Look at ESPN.com: Despite Bill's success, they mainly have limited their op-ed hiring to newspaper columnists. I'm not saying those folks aren't talented; I don't think anyone would call them non-traditional. They are very solid, very safe bets -- almost by definition, they won't be massive successes like Bill.
Fanhouse has earned a ton of publicity -- even credit -- for its mass hiring of former newspaper folks: It started with Mariotti, but it includes Olsen, Blackistone, Gay, Whitley and more. I'm not saying those folks aren't talented; they are what they are -- newspaper columnists published online. (Fanhouse has a second tier of bloggers who fill out its editorial pipeline.)
CBSSports.com, FoxSports.com -- both have made their biggest columnist hires from newspapers, not online. CBSSports's best columnist ever was Clay Travis, who epitomizes non-traditional background for a sportswriter -- their featured voices now are ex-newspaper columnists like Mike Freeman and Gregg Doyel, writing the same old 800-word columns.
What is the most pound-for-pound successful site in sports media? Yahoo Sports. Why? Because among their successful strategies included hiring the No. 1 or 2 blogger in every major sport to be the lead voice in each sport. Traditional backgrounds? Barely -- their approach is entirely different from that of a newspaper columnist, and I would argue it is a huge reason for Yahoo's success.
That's not to say that ESPN.com hasn't gone outside the box beyond Bill. Rob Neyer was one of the first hires at ESPN.com, and he has been going strong for nearly 15 years -- is it a coincidence that he doesn't come from a traditional newspaper background?
Their most successful NBA writer is... TrueHoop blogger Henry Abbott, whose site was so good, not only did they acquire it, but they used it as a hub for a blog network, then took all their NBA writers and gave them a home there. (Henry will want to remind me that his journalism background is a big reason that he found success with TH; point taken, but he developed his most important chops online -- the journalism background was a nice foundation.)
(But it's interesting to see the contrast: When they needed to fill out their division-by-division and conference-by-conference bloggers, they went entirely with ex-newspaper reporters. I understand why -- and they are all solid talents. A few years in, we are seeing some shoots of innovative writing from a few of them.)
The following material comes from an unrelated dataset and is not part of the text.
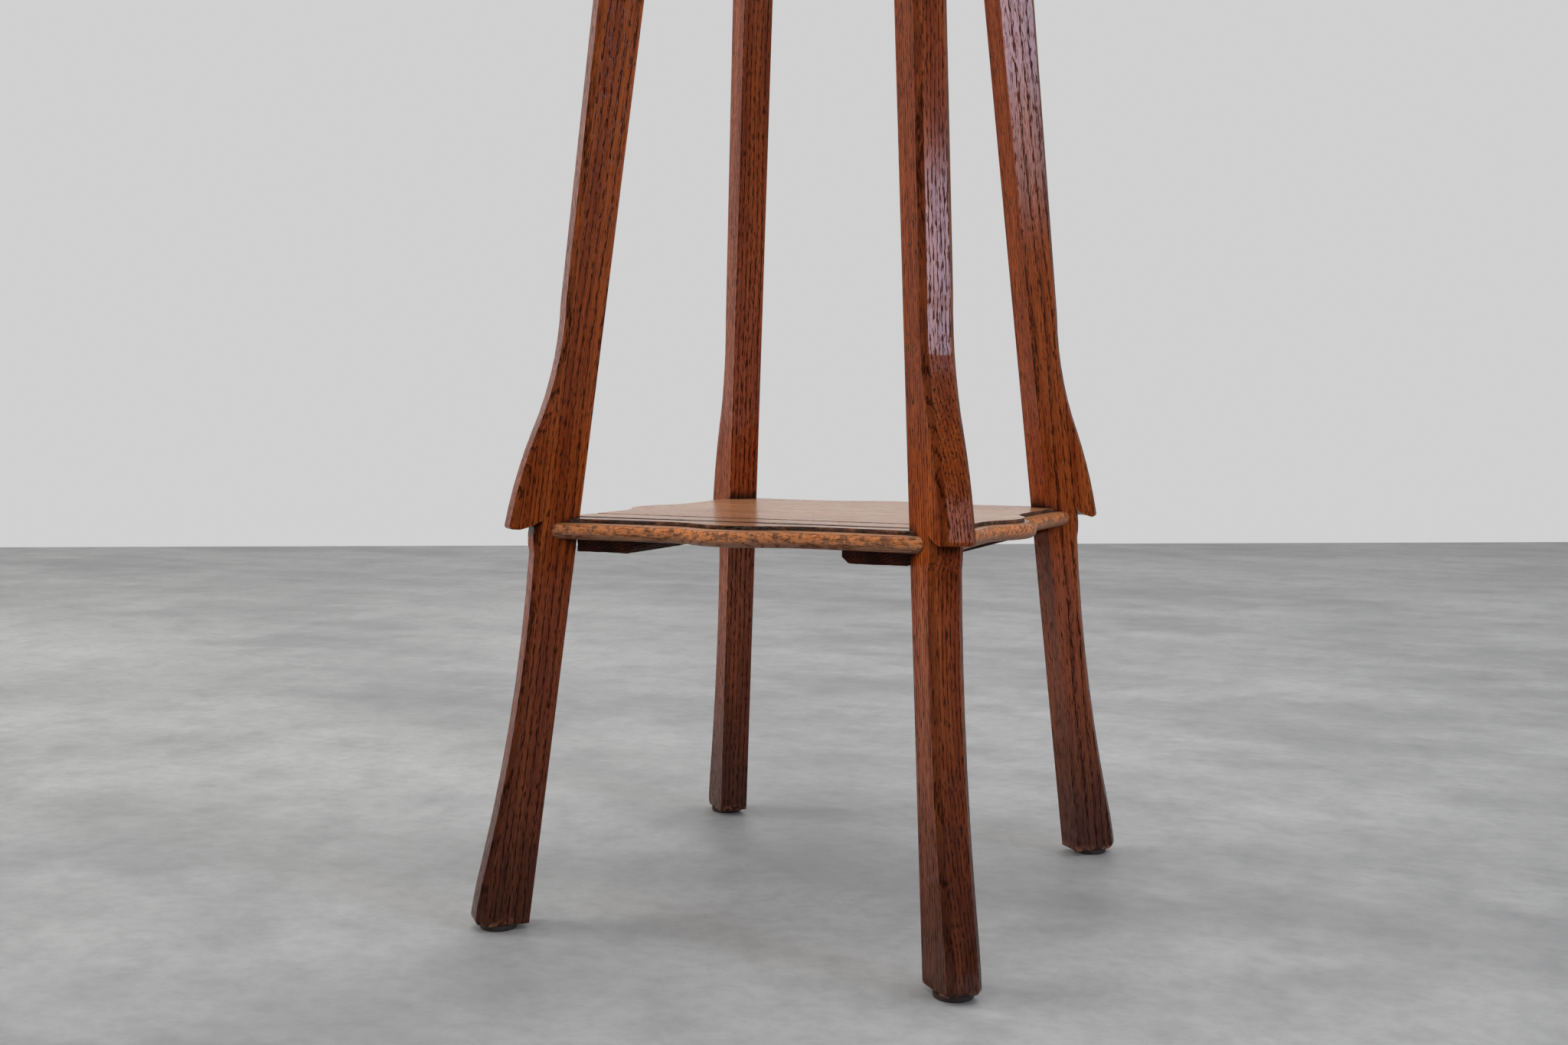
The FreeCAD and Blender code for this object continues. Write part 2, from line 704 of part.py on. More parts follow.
def dowel(name, corner, room=0.0, end_room=0.0):
    """The dowel between a leg and the shelf's corner, or the bore for it."""
    level = size("shelf_level") - size("shelf_thickness") / 2
    start = leg_point(corner, leg_inner(level) - size("dowel_in_shelf") - end_room, level)
    length = size("dowel_in_shelf") + size("dowel_in_leg") + end_room * 2
    return cylinder(name, size("dowel_radius") + room, start, corner_axes(corner)[0], length)


dowel_bores = {}
end_room = size("dowel_end_room")
for corner in CORNERS:
    node("shelf_dowel_" + corner, dowel("dowel_" + corner, corner))
    dowel_bores[corner] = dowel("dowel_bore_" + corner, corner, gap, end_room)

mortises = {side: tenon("mortise_" + side, side, gap, end_room) for side in APRONS}
reach = size("passage_end")
level_slab = box("level_slab", (-reach, -reach, foot_level), (reach, reach, top_level))
for corner in CORNERS:
    nail_place = glide_places[corner].Base
    nail_depth = size("nail_top") + end_room
    nail_bore = cylinder("nail_bore_" + corner, size("nail_shank_hole"), nail_place, Z_AXIS, nail_depth)
    tools = [dowel_bores[corner], nail_bore]
    tools += [mortises[side] for side in APRONS if corner in APRONS[side][2]]
    level_plank = common("level_plank_" + corner, leg_plank(corner), level_slab)
    node("leg_" + corner, cut("mortised_" + corner, level_plank, tools))


# Shelf and top: a blank with a moulded edge, sawn along its joints into boards

def blank(name, prefix, place, bottom, edge_height, edge_round, step_level):
    """The edge below the step, rounded above and below, and the step on it."""
    body = new_body(name)
    corners, edges = moulded_outline(prefix, place)
    sketch = outline(body, name + "_edge", "XY_Plane", corners, edges, bottom)
    slab = pad(body, name + "_slab", sketch, edge_height)
    rims = []
    for index, edge in enumerate(slab.Shape.Edges):
        if abs(edge.Vertexes[0].Z - edge.Vertexes[-1].Z) < gap:
            rims.append("Edge%d" % (index + 1))
    rounded(body, name + "_nosing", slab, rims, edge_round)
    corners, edges = moulded_outline(prefix + "_step", place)
    step = outline(body, name + "_step", "XY_Plane", corners, edges, step_level)
    pad(body, name + "_raised", step, "moulding_step")
    return body


def boards(name, whole, joints, low_level, high_level):
    """Strips of the blank between its joints, each drawn back from a joint by half the opened gap."""
    half_gap = size("board_gap") / 2
    edges = [-reach] + joints + [reach]
    strips = []
    for index in range(len(edges) - 1):
        low = edges[index] + (half_gap if index else 0)
        high = edges[index + 1] - (half_gap if index + 1 < len(edges) - 1 else 0)
        strip = box("%s_strip_%d" % (name, index + 1), (-reach, low, low_level), (reach, high, high_level))
        strips.append(common("%s_sawn_%d" % (name, index + 1), whole, strip))
    return strips


def screw(name, place, length, straight):
    """A countersunk slotted wood screw that points upwards, its head's flat at the given place."""
    corners = [
        ("0", "0"),
        ("screw_head_radius", "0"),
        ("screw_shank_radius", "screw_head_depth"),
        ("screw_shank_radius", straight),
        ("0", length),
    ]
    body = turned_body(name, corners, [None] * len(corners), place)
    across = size("screw_head_radius") + overrun
    half_width = size("screw_slot_width") / 2
    depth = size("screw_slot_depth")
    slot = box(name + "_slot", (-half_width, -across, -overrun), (half_width, across, depth))
    slot.Placement = place.multiply(slot.Placement)
    return cut(name + "_slotted", body, [slot])


def screw_hole(name, place, length):
    """The countersunk hole for such a screw."""
    wide = ("screw_head_radius", "screw_clearance")
    narrow = ("screw_shank_radius", "screw_clearance")
    corners = [
        ("0", "-cut_overrun"),
        (wide, "-cut_overrun"),
        (wide, "0"),
        (narrow, "screw_head_depth"),
        (narrow, (length, "screw_clearance")),
        ("0", (length, "screw_clearance")),
    ]
    return turned_body(name, corners, [None] * len(corners), place)


# Battens: two bevelled strips across the shelf's boards, screwed up into them

batten_screws = []
batten_holes = []
batten_middle = size("batten_inner") + size("batten_width") / 2
screw_place = size("batten_screw_place")
for side, turn in (("right", 0), ("left", 180)):
    body = new_body("batten_" + side)
    corners = [
        ("batten_inner", "batten_top"),
        ("batten_inner", "batten_bevel_up"),
        ("batten_bevel_in", "batten_bottom"),
        ("batten_outer", "batten_bottom"),
        ("batten_outer", "batten_top"),
    ]
    sketch = outline(body, "batten_end_" + side, "XZ_Plane", corners, [None] * len(corners))
    pad(body, "batten_sawn_" + side, sketch, "batten_length", symmetric=True)
    body.Placement.Rotation = FreeCAD.Rotation(Z_AXIS, turn)
    x = batten_middle if side == "right" else -batten_middle
    holes = []
    for y in (-screw_place, 0, screw_place):
        label = "%s_%d" % (side, len(holes) + 1)
        place = upright(x, y, size("batten_bottom"))
        batten_screws.append(screw("batten_screw_" + label, place, "screw_length", "screw_straight"))
        holes.append(screw_hole("batten_hole_" + label, place, "screw_length"))
    node("shelf_batten_" + side, cut("batten_drilled_" + side, body, holes))
    batten_holes += holes
node("batten_screws", group("batten_screw_set", batten_screws))


# Shelf boards: notched at the corners for the legs, drilled for the dowels and the battens' screws

shelf_blank = blank("shelf", "shelf", "shelf_hollow_place", "shelf_bottom", "nosing_height", "nosing_round",
                    "shelf_step_level")
shelf_joints = [-size("front_joint"), -size("second_joint"), size("back_joint")]
shelf_strips = boards("shelf", shelf_blank, shelf_joints,
                      size("shelf_bottom") - overrun, size("shelf_height") + overrun)
shelf_tools = list(passages.values()) + list(dowel_bores.values()) + batten_holes
for label, strip in zip(("front", "second", "third", "back"), shelf_strips):
    node("shelf_board_" + label, cut("shelf_fitted_" + label, strip, shelf_tools))


# Blocks behind the aprons, each with one screw up into the top

block_screws = []
block_holes = []
for side in APRONS:
    body = new_body("block_" + side)
    corners = [
        ("half_apron", "top_bottom"),
        ("half_apron", "block_bottom"),
        ("block_slope_start", "block_bottom"),
        ("block_far", "block_slope_top"),
        ("block_far", "top_bottom"),
    ]
    sketch = outline(body, "block_end_" + side, "YZ_Plane", corners, [None] * len(corners))
    pad(body, "block_sawn_" + side, sketch, "block_length", symmetric=True)
    body.Placement = apron_placement(side)
    screw_in = (size("half_apron") + size("block_slope_start")) / 2
    place = apron_placement(side).multiply(upright(0, screw_in, size("block_bottom")))
    block_screws.append(screw("block_screw_" + side, place, "block_screw_length", "block_screw_straight"))
    hole = screw_hole("block_hole_" + side, place, "block_screw_length")
    block_holes.append(hole)
    node("top_block_" + side, cut("block_drilled_" + side, body, [hole]))
node("top_screws", group("block_screw_set", block_screws))


# Top boards

top_blank = blank("top", "top", "top_hollow_place", "top_bottom", "top_nosing_height", "top_nosing_round",
                  "top_step_level")
top_strips = boards("top", top_blank, [-size("top_joint"), size("top_joint")],
                    top_level - overrun, size("stand_height") + overrun)
for label, strip in zip(("front", "middle", "back"), top_strips):
    node("top_board_" + label, cut("top_drilled_" + label, strip, block_holes))


# Check every piece, then write it

doc.recompute()
for item in doc.Objects:
    if "Invalid" in item.State or "Error" in item.State:
        raise RuntimeError("%s is in state %s" % (item.Name, item.State))
for name, piece in nodes.items():
    if piece.Shape.isNull() or not piece.Shape.isValid():
        raise RuntimeError("%s has no valid shape" % name)
for name, piece in nodes.items():
    piece.Shape.exportStep("parts/%s.step" % name)
    print("%-26s %d solid(s), %9.0f mm3" % (name, len(piece.Shape.Solids), piece.Shape.Volume))
whole = FreeCAD.BoundBox()
for piece in nodes.values():
    whole.add(piece.Shape.BoundBox)
print("%d nodes, %.1f x %.1f x %.1f mm" % (len(nodes), whole.XLength, whole.YLength, whole.ZLength))
print("lowest %.3f, middle %.3f %.3f" % (whole.ZMin, whole.Center.x, whole.Center.y))
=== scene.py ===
# %% [markdown]
# An old oak stand in a bright room
#
# The stand has four flared plank legs, a low shelf and a top. Its solids come from the CAD model, which is
# loaded here as a fixed frame. This notebook gives them worn arrises, wood grain and stain, and a room to
# stand in. Everything is in metres, +Z is up and the front of the stand is the -Y side.

# %% Load the frame
import math

import bmesh
import bpy
from mathutils import Matrix, Vector, noise


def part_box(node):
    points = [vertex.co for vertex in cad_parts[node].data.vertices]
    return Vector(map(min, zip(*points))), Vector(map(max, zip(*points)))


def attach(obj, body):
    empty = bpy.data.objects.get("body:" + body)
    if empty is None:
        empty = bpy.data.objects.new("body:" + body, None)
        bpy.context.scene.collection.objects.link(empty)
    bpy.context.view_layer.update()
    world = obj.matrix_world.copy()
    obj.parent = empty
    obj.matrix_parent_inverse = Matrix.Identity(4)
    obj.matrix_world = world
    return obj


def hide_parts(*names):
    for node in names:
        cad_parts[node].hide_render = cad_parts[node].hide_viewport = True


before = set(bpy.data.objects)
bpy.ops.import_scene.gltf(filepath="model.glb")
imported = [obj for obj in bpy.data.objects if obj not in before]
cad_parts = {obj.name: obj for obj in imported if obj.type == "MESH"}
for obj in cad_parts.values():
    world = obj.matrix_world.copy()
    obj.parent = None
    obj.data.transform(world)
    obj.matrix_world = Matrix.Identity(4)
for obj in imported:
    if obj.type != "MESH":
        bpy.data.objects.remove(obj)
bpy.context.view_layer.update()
MM = 0.001
X, Y, Z = Vector((1, 0, 0)), Vector((0, 1, 0)), Vector((0, 0, 1))
SHELF_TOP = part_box("shelf_board_front")[1].z
print("the shelf's upper face lies at", round(SHELF_TOP, 4), "m")

# %% [markdown]
# The camera stands low, in front and to the right, and looks slightly down. Its place and angles were worked
# out from the legs' outlines, so a silhouette in the render lands on the same pixel as in the photograph.
# Three axes are built from the angles, which avoids any guess about Euler order: first the level direction,
# then the tilt, and last the small roll to one side.

# %% The camera's axes
YAW, PITCH, ROLL = (math.radians(angle) for angle in (23.442, 3.889, 0.339))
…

Let's not overlook: I was a huge beneficiary of ESPN.com's willingness to experiment with non-traditional backgrounds. Like Bill, I spent my entire writing career online -- like Bill, I started out in the AOL universe (I helped launch an AOL sports site in 1996.)
Like Bill, I wanted as large a platform for my writing as possible. I started with Page 2 a few months after it launched, doing non-traditional stuff like those old "What's Hot, What's Not" lists. While I was in B-school, I came up with this totally new idea for a column that would run every morning, covering anything I though fans would want to talk about.
ESPN bought into my idea and I wrote the Daily Quickie every weekday morning for nearly 4 years. Both on traffic and brand metrics, it was one of the most successful pieces of original programming the site ever launched. It couldn't have been further away from your traditional 700-word column -- or columnist. (Remember the old spin-off "Danimation" cartoon and the daily morning chat? OK: I'll end my reverie of self-involvement here.)
So it's not that I don't recognize that, indeed, it HAS been done -- I'd like to think I was a good case study for why there should be more.
Here is where I caveat everything: Many of the ex-newspaper folks are thriving; many of these sites HAVE dipped into the non-traditional talent pool. I'm just saying that given the biggest success in sports media -- Simmons -- came from a non-traditional background, you'd think you'd see more.
It's funny: You are actually seeing newspapers, magazines and, increasingly, local-TV and cable online sites dip into the non-traditional world (mainly sports blogs) for new talent -- not a ton, but considering where they started, it's progress. I think the biggest area for upside is local, where the war for talent feels like it's on.
Here is the upshot: Despite Simmons' success, you have to wonder if mainstream sports media has learned the biggest lesson of Simmons: Talent from non-traditional backgrounds can work out really really well for them.
That was something palpable I sensed in Las Vegas: As a group, bloggers are doing some really interesting work -- most feel frustrated that they can't "break through" with the benefit of distribution that ex-newspaper columnists get when they jump to online sites. I would argue that mainstream sports media sites haven't done enough to use the (free) talent-development pipeline of the last 5 years to staff their sites. We are seeing much of the same playbook we saw in 1996, 1997, 1998 and into the new decade: Online editors hiring newspaper folks -- it even feels like it is accelerating, now that so many newspapers and magazines are faltering, putting old-media talent on the new-media market.
Again, I am not knocking the newspaper ex-pats -- the best of them have adapted for the new medium and the new audience: They write for the format; they adapt new social-media tools; they get out of their 800-word-column comfort zone, because they understand that the 800-word column is not (quite) dead, but (nearly) irrelevant.
It's thrilling that Simmons found success for himself. It remains unfortunate that he didn't seem to smash a class ceiling that exists between traditional and non-traditional sports writers.
The next Bill Simmons probably couldn't get their big break today -- not because there isn't another supremely talented and ambitious young writer out there... and not even because there aren't tons of new platforms on which to self-publish the talent.
But because he probably couldn't get the big sites to hire him.